At the end of October, the Instructure team had the chance to spend a full day onsite with Belmont University in Nashville, TN for a Customer Discovery Session (CDS) focused on the future of course design and assessment. Belmont is an innovative institution that has deliberately evolved its digital learning approach over the past several years. As Geoff Price, Director of Digital Learning and Innovation, shared, their team has shifted from a tech-only LMS mindset to designing cohesive, human-centered course experiences that better support faculty and students.
Belmont invited Instructure to campus to do more than product demos. The goal was to share Belmont’s course-building and assessment realities, explore early prototypes, and co-design solutions that could genuinely reduce friction while improving learning outcomes. Instructional designers, technologists, and faculty partners participated throughout the day, offering candid feedback and helping us pressure-test what matters most.
What we covered
Belmont and Instructure collaborated through hands-on activities and prototype discussions organized around the following themes:
Versatile Learning Evaluation
Belmont’s teams expressed interest in evolving assessment from a simple measure of correctness to a richer view of understanding. We explored how AI could be used to support more robust learning evaluation by:
- Building assessments as learning journeys: Shifting from single checks to sequenced experiences that guide students through preparation, practice, and application.
- Making student thinking visible: Giving learners more ways to demonstrate how they reason, especially in math and physics curriculum, so instructors not only see answers, but the path taken to get to those answers.
- Emphasizing growth over snapshots: Designing assessment cycles that surface early understanding, support practice in authentic contexts, and then re-check progress to highlight improvement over time.
Content Creation and Management
The instructional design team walked us through their processes and guidelines for building consistent courses at scale. Today, instructors receive blank course shells each term and copy content forward. Belmont visualized how course creation (and maintenance) could be enhanced:
- AI as a structured starting point: The group was interested in faculty-centered workflows where educators provide objectives, standards, and policies upfront, and AI generates a draft course that faculty then refine. This would best allow instructors to set clear start and end points while AI helps fill in the middle.
- Alignment to institutional design frameworks: Belmont shared their course guidelines and policies and described how these shape the day-to-day work of instructional designers and educators.
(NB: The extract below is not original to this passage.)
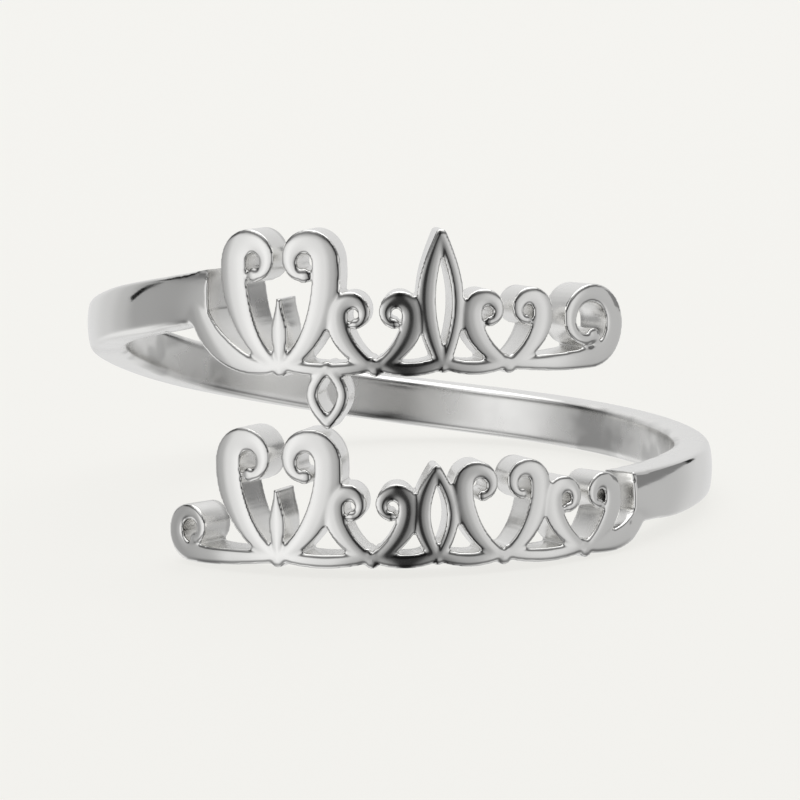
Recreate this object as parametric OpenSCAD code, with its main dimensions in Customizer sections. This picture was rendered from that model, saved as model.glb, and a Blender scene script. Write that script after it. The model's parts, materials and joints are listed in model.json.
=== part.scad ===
// Open finger ring with two rows of pierced scrollwork at the front.
// The band climbs round the finger from the lower row, at its right end, to the upper row, at its left end.
// All of it is one casting, so it is one solid. It lies as it rests on a table, on its lower row and its
// back.

/* [Fit] */
// Inside diameter, across the finger
finger_d = 17.3; // [16:0.1:20]

/* [Band] */
// Thickness of the metal, from the finger outwards
wall_t = 1.25; // [1.05:0.05:1.8]
// Width of the band along the finger
band_w = 1.65; // [1.3:0.05:2]

/* [Rows] */
// Height of the upper row's base line above the middle of the ring
upper_base = 1.25; // [1:0.05:1.6]
// Height of the lower row's base line, below the middle of the ring
lower_base = -4.4; // [-4.6:0.05:-4.2]
// Width of the garland that joins the feet along each base line
garland_w = 0.42; // [0.32:0.01:0.5]

/* [Hidden] */

inner_r = finger_d / 2;
outer_r = inner_r + wall_t;
// How it rests: angle by which it leans back onto its band, angle by which it leans to its right,
// and height of its middle above the table
rest_lean = 5.5;
rest_roll = 0.67;
rest_z = 3.73;
// The band and the rows are made thicker than the wall, then trimmed to the two round faces.
spare = 0.3;
trim_h = 20;
round_fn = 128;
// The round faces close in a line at the back of the band.
seam_turn = 90;

// Places of the band's two ends along the rows: lower row's right end and upper row's left end
band_start = 7.6;
band_end = -6.2;
full_turn = 360;
// Columns of the band's course: angle from the front, going right, and height of its middle
BAND_ANGLE = 0;
BAND_Z = 1;
band_course = [
    [angle_at(band_start), -2.86], [90, -2.61], [135, -2.15], [180, -1.41], [225, 0.08], [270, 2.06],
    [full_turn + angle_at(band_end), 3.54]
];
stations_per_span = 8;

// Columns of the styles of heart, which is two curls that grow from one foot and turn in: widths of the
// foot, the stem and the tip, radius of the curl, distance of its centre from the foot's line, angle that it
// winds through, radius at its tip, radius of the bead there, and how far it is squeezed from side to side
FOOT_W = 0;
STEM_W = 1;
TIP_W = 2;
CURL_R = 3;
SPREAD = 4;
SWEEP = 5;
TIP_R = 6;
BEAD_R = 7;
SQUEEZE = 8;
small_heart = [0.42, 0.64, 0.27, 0.50, 0.65, 250, 0.26, 0.16, 0.95];
high_heart = [0.42, 0.64, 0.27, 0.55, 0.70, 250, 0.29, 0.17, 0.95];
tall_heart = [0.46, 0.86, 0.34, 0.70, 0.84, 262, 0.36, 0.22, 0.92];
wide_heart = [0.46, 0.86, 0.34, 0.74, 0.94, 262, 0.39, 0.22, 0.94];
part_angle = 62;
stem_pull = 1;
stem_steps = 7;
curl_steps = 22;
heart_thick_at = 0.2;
// Share of the widths of the stem and the tip that stands above the curl's middle line at its top
top_share = 0.22;

// Columns of the motifs along a row: kind, place along the row, height above the base line
KIND = 0;
PLACE = 1;
HIGH = 2;
upper_motifs = [["tall heart", -3.8, 4.3], ["heart", -0.9, 2.5], ["leaf", 1.1, 4.3], ["heart", 3.1, 2.5]];
lower_motifs = [
    ["wide heart", -4, 4.1], ["heart", -1.1, 2.5], ["leaf", 0.85, 3.05], ["high heart", 2.85, 3.1],
    ["heart", 5.6, 2.5]
];
garland_rise = 0.2;
garland_steps = 8;
foot_x = 0.02;
foot_z = 0.26;
foot_spare = 0.04;
leaf_half_w = 0.47;
leaf_thick_w = 0.56;
leaf_thin_w = 0.36;
leaf_steps = 12;
// Solid bud inside a large heart: its height above the base line and its widths
bud_h = 2.3;
bud_w = 0.54;
bud_foot_w = 0.3;
bud_tip_w = 0.16;
bud_thick_at = 0.5;
bud_steps = 12;
// Hanging leaf: its place, lowest point and top
drop_place = -2.35;
drop_z = -1.34;
drop_top = 0.3;

// Columns of the plain bars between the band and a row: start and its direction, end and its direction,
// pull, widths, and how far along it is thickest
LEAD_FROM = 0;
LEAD_FROM_ANGLE = 1;
LEAD_TO = 2;
LEAD_TO_ANGLE = 3;
LEAD_PULL = 4;
LEAD_W = 5;
LEAD_THICK_AT = 6;
upper_lead = [[-6.75, 2.3], -84, [-3.8, 0.36], 20, 1.05, [0.8, 0.8, 0.42], 0.4];
lower_lead = [[5.6, 0.34], -4, [8, 1.15], 60, 0.95, [0.42, 0.66, 0.8], 0.5];
lead_steps = 14;

// Columns of the curls at the free ends of the rows: foot and its direction, centre, radii of the curl and
// of its tip, sweep, widths, and radius of the bead at its tip
END_FOOT = 0;
END_ANGLE = 1;
END_AT = 2;
END_R = 3;
END_TIP_R = 4;
END_SWEEP = 5;
END_W = 6;
END_BEAD_R = 7;
upper_end = [[3.1, 0.34], -6, [5.85, 1.37], 1.05, 0.44, 380, [0.42, 0.66, 0.34], 0.24];
lower_end = [[-4, 0.34], 185, [-7.1, 0.95], 0.68, 0.32, -330, [0.42, 0.58, 0.3], 0.2];
end_thick_at = 0.3;
end_squeeze = 1;
straight_down = 270;
bead_fn = 24;
// Growth that merges the bars of a motif into one outline
merge = 0.001;

// Angle from the front of a place along a row
function angle_at(u) = u / outer_r * 180 / PI;

// Direction in degrees from one flat point to the next
function heading(p, q) = atan2(q[1] - p[1], q[0] - p[0]);

// Smooth curve from p, leaving at angle pa, to q, arriving at angle qa
function curve(p, pa, q, qa, pull, steps) =
    let (reach = pull * norm(q - p), a = reach * [cos(pa), sin(pa)], b = reach * [cos(qa), sin(qa)])
    [for (i = [0:steps]) let (t = i / steps)
        (2 * t * t * t - 3 * t * t + 1) * p + (t * t * t - 2 * t * t + t) * a
        + (3 * t * t - 2 * t * t * t) * q + (t * t * t - t * t) * b];

// Curl that winds in from radius r to radius tip_r
function curl(c, r, tip_r, start, sweep, squeeze) =
    [for (i = [0:curl_steps]) let (
        t = i / curl_steps,
        a = start + sweep * t,
        d = r + (tip_r - r) * pow(t, 1.5))
        c + [squeeze * d * cos(a), d * sin(a)]];

// Adds a width to each point, from the widths at the start, where the bar is thickest and at the tip
function swelling(points, w, thick_at) =
    [for (i = [0:len(points) - 1]) let (
        t = i / (len(points) - 1),
        k = t < thick_at ? t / thick_at : (1 - t) / (1 - thick_at),
        w0 = t < thick_at ? w[0] : w[2])
        [points[i][0], points[i][1], w0 + (w[1] - w0) * k * k * (3 - 2 * k)]];

function without_last(list) = [for (i = [0:len(list) - 2]) list[i]];

// Stem that leaves its foot at an angle and winds into a curl
function scroll(foot, foot_angle, c, r, tip_r, start, sweep, squeeze, w, thick_at) =
    let (
        winding = curl(c, r, tip_r, start, sweep, squeeze),
        stem = curve(foot, foot_angle, winding[0], heading(winding[0], winding[1]), stem_pull, stem_steps))
    swelling(concat(without_last(stem), winding), w, thick_at);

// Smooth height of the band at t, between stations i and i + 1 of its course
function course(i, t) =
    let (
        last = len(band_course) - 1,
        p0 = band_course[max(i - 1, 0)], p1 = band_course[i],
        p2 = band_course[i + 1], p3 = band_course[min(i + 2, last)])
    0.5 * (2 * p1 + (p2 - p0) * t + (2 * p0 - 5 * p1 + 4 * p2 - p3) * t * t
        + (3 * p1 - p0 - 3 * p2 + p3) * t * t * t);

// Skin over rings of points, each ring with the same number of them
module skin(rings) {
    n = len(rings[0]);
    last = len(rings) - 1;
    polyhedron(
        points = [for (ring = rings, p = ring) p],
        faces = concat(
            [[for (j = [0:n - 1]) j]],
            [for (i = [0:last - 1], j = [0:n - 1]) let (k = (j + 1) % n)
                each [
                    [i * n + j, (i + 1) * n + j, (i + 1) * n + k],
                    [i * n + j, (i + 1) * n + k, i * n + k]
                ]],
            [[for (j = [n - 1:-1:0]) last * n + j]]),
        convexity = 8);
}

// Flat outline of a bar that follows its stations [u, z, width]
module stroke(stations) {
    last = len(stations) - 1;
    sides = [for (i = [0:last]) let (
        s = stations[i],
        a = heading(stations[max(i - 1, 0)], stations[min(i + 1, last)]))
        s[2] / 2 * [-sin(a), cos(a)]];
    polygon(concat(
        [for (i = [0:last]) [stations[i][0], stations[i][1]] + sides[i]],
        [for (i = [last:-1:0]) [stations[i][0], stations[i][1]] - sides[i]]));
}

// Flat outline of a round end or joint
module bead(u, z, r) {
    translate([u, z]) circle(r = r, $fn = bead_fn);
}

// Flat outline of a stroke whose tip ends in a round bead
module beaded(stations, bead_r) {
    tip = stations[len(stations) - 1];
    stroke(stations);
    bead(tip[0], tip[1], bead_r);
}

// Cuts a flat outline through the wall at right angles to the ring's face at u, its middle
module through(u) {
    rotate([90, 0, angle_at(u)])
        translate([0, 0, inner_r - spare])
            linear_extrude(wall_t + 2 * spare)
                offset(delta = merge)
                    translate([-u, 0]) children();
}

// Heart of two curls that grow from one foot
module heart(u, h, style) {
    curl_z = h - style[CURL_R] - top_share * (style[STEM_W] + style[TIP_W]);
    for (side = [-1, 1])
        through(u + side * style[SPREAD] / 2) {
            beaded(scroll(
                [u + side * foot_x, foot_z], 90 - side * part_angle, [u + side * style[SPREAD], curl_z],
                style[CURL_R], style[TIP_R], 90 - side * 90, side * style[SWEEP], style[SQUEEZE],
                [style[FOOT_W], style[STEM_W], style[TIP_W]], heart_thick_at), style[BEAD_R]);
            bead(u, foot_z, style[FOOT_W] / 2 + foot_spare);
        }
}

// Solid pointed bud that stands on a foot
module bud(u) {
    through(u)
        stroke(swelling(
            [for (i = [0:bud_steps]) [u, foot_z + (bud_h - foot_z) * i / bud_steps]],
            [bud_foot_w, bud_w, bud_tip_w], bud_thick_at));
}

// Open leaf between two heights, with one thick side and one thin side
module leaf(u, z0, z1, half_w, thick_w, thin_w) {
    through(u) {
        for (side = [-1, 1])
            stroke([for (i = [0:leaf_steps]) let (t = i / leaf_steps)
                [
                    u + side * half_w * sin(180 * t),
                    z0 + (z1 - z0) * t,
                    thin_w + (side < 0 ? thick_w - thin_w : 0) * sin(180 * t)
                ]]);
        for (z = [z0, z1]) bead(u, z, thin_w / 2);
    }
}

// One hanging arc of the garland, from foot to foot
module garland(u0, u1) {
    through((u0 + u1) / 2)
        stroke([for (i = [0:garland_steps]) let (t = i / garland_steps, s = 2 * t - 1)
            [u0 + (u1 - u0) * t, garland_w / 2 + garland_rise * s * s, garland_w]]);
}

module motifs(row) {
    for (m = row) {
        if (m[KIND] == "tall heart" || m[KIND] == "wide heart") {
            heart(m[PLACE], m[HIGH], m[KIND] == "tall heart" ? tall_heart : wide_heart);
            bud(m[PLACE]);
        }
        if (m[KIND] == "heart") heart(m[PLACE], m[HIGH], small_heart);
        if (m[KIND] == "high heart") heart(m[PLACE], m[HIGH], high_heart);
        if (m[KIND] == "leaf")
            leaf(m[PLACE], foot_z, m[HIGH] - leaf_thin_w / 2, leaf_half_w, leaf_thick_w, leaf_thin_w);
    }
    for (i = [0:len(row) - 2]) garland(row[i][PLACE], row[i + 1][PLACE]);
}

// Plain bar between the band and a row
module lead(l) {
    through((l[LEAD_FROM][0] + l[LEAD_TO][0]) / 2)
        stroke(swelling(
            curve(l[LEAD_FROM], l[LEAD_FROM_ANGLE], l[LEAD_TO], l[LEAD_TO_ANGLE], l[LEAD_PULL], lead_steps),
            l[LEAD_W], l[LEAD_THICK_AT]));
}

// Curl at the free end of a row
module end_curl(e) {
    through((e[END_FOOT][0] + e[END_AT][0]) / 2)
        beaded(scroll(
            e[END_FOOT], e[END_ANGLE], e[END_AT], e[END_R], e[END_TIP_R], straight_down, e[END_SWEEP],
            end_squeeze, e[END_W], end_thick_at), e[END_BEAD_R]);
}

module upper_row() {
    translate([0, 0, upper_base]) {
        motifs(upper_motifs);
        lead(upper_lead);
        end_curl(upper_end);
        leaf(drop_place, drop_z, drop_top, leaf_half_w, leaf_thin_w, leaf_thin_w);
    }
}

module lower_row() {
    translate([0, 0, lower_base]) {
        motifs(lower_motifs);
        lead(lower_lead);
        end_curl(lower_end);
    }
}

// Flat band, swept along its course
module band() {
    profile = [
        [inner_r - spare, band_w / 2], [outer_r + spare, band_w / 2],
        [outer_r + spare, -band_w / 2], [inner_r - spare, -band_w / 2]
    ];
    spans = len(band_course) - 1;
    skin([for (k = [0:spans * stations_per_span]) let (
        i = min(floor(k / stations_per_span), spans - 1),
        place = course(i, k / stations_per_span - i),
        a = place[BAND_ANGLE])
        [for (p = profile) [p[0] * sin(a), -p[0] * cos(a), place[BAND_Z] + p[1]]]]);
}

// Round bar that the ring is trimmed to, outside and in the finger hole
module round_bar(r) {
    rotate([0, 0, seam_turn]) cylinder(r = r, h = trim_h, center = true, $fn = round_fn);
}

module ring() {
    color("silver")
        translate([0, 0, rest_z])
            rotate([-rest_lean, rest_roll, 0])
                difference() {
                    intersection() {
                        union() {
                            band();
                            upper_row();
                            lower_row();
                        }
                        round_bar(outer_r);
                    }
                    round_bar(inner_r);
                }
}

ring();
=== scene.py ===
import json
import math
from collections import namedtuple
from functools import lru_cache

import bmesh
import bpy
from mathutils import Euler, Matrix, Quaternion, Vector


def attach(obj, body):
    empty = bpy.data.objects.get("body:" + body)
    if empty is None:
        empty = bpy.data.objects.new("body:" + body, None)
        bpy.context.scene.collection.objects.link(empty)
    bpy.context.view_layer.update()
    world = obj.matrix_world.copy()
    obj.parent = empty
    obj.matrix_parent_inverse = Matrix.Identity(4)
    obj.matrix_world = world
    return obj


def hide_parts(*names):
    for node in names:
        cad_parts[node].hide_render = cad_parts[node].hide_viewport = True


bl_info = {
    "name": "Scrollwork finger ring",
    "version": (1, 0, 0),
    "blender": (4, 5, 0),
    "location": "View3D > Sidebar > Ring",
    "description": "Open silver finger ring with two rows of pierced scrollwork",
    "category": "Add Mesh",
}

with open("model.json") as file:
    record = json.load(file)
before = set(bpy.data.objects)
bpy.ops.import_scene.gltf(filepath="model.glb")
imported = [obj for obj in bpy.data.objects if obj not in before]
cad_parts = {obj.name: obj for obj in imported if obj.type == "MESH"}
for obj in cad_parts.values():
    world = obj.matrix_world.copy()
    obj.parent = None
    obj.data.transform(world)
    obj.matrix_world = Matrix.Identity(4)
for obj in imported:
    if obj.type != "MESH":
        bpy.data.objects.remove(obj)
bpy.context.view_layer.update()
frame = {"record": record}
FINGER = frame["record"]["mounts"][0]

# The metal is worked flat and in millimetres, as a strip seen from outside: x runs along the ring's outside,
# y goes in towards the finger, and z is up. Then it is bent round and brought down to metres.
MM = 0.001
FULL_TURN = 2 * math.pi
HAIR = 1e-4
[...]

They stressed that AI-generated content should reflect these frameworks to ensure the most efficient experience, as every institution has slightly differentiated ways of building and supporting course material.
- Smarter course copy, reuse, and sharing: Belmont’s CDS group noted that today’s copy and share workflows sometimes feel disjointed, especially for newer instructors. Through our discussion, we noted space for small-but-mighty UI/UX improvements that surface a single, clear action for copying or sharing, reduce cognitive load with bulk tools, and use AI to proactively suggest where content should go based on course context.
Authentic Assessment
Across disciplines, Belmont emphasized that authentic assessment is about realistic performance in context, not only knowledge recall. In prototype exploration and faculty discussions, they highlighted opportunities for AI to help:
- Convert abstract prompts into real scenarios: Instead of “write about crisis communication,” prepare students to deliver communications inside a specific, realistic PR situation.
- Enable scalable simulations: Health Sciences teams described the need for students to practice procedures online before clinical placements. They see an opportunity for AI-supported role play, scenario progression, and feedback that mimics real-world complexity.
- Make chatbots more human and meaningful: In piloting chatbot role-play assignments, they’ve seen examples where students engage strongly with immediate feedback. They’re interested in richer experiences, more natural dialogue and visual/character context.
Our key takeaways
AI should accelerate course design, not replace the educator
While this certainly isn’t the first (or last) time we’ve heard this, it reemphasizes previous CDS discussions. Like many other institutions, Belmont is open to AI doing more of the heavy lift in course creation if it reduces startup time and helps instructors iterate faster. The key element is having the AI be intelligent and accept prompts that support their custom guidelines and expectations.
Course copy is a maintenance moment, not a clone
Copied courses often need cleanup: old announcements, broken pacing, duplicated items, embedded specific dates, and missing faculty presence. We have an opportunity to make course copy or content sharing feel like a guided refresh, with smart flags, review checkpoints, and prompts for key updates like welcome videos, bios, and syllabi.
The most valuable assessments show thinking
Learning is proven through reasoning. Belmont strives to create assessments that reveal how students process, apply, and transfer knowledge even if and when multiple choice is required for accreditation. There is excitement by AI’s potential to assist in generating alternate modalities and help educators build more meaningful item banks.
Looking Ahead
Belmont’s onsite visit was a powerful reminder that the best products come from co-designing with real institutions. Their teams didn’t just react to our ideas, they helped to shape them by grounding every discussion in what faculty and students need most: consistency, clarity, authentic learning, and less busywork.
We’re grateful to Belmont’s instructional designers, technologists, and faculty for their partnership and candor. The insights from this experience will directly inform how we refine these prototypes and continue building toward a more supportive, more authentic, and more human future for teaching and learning.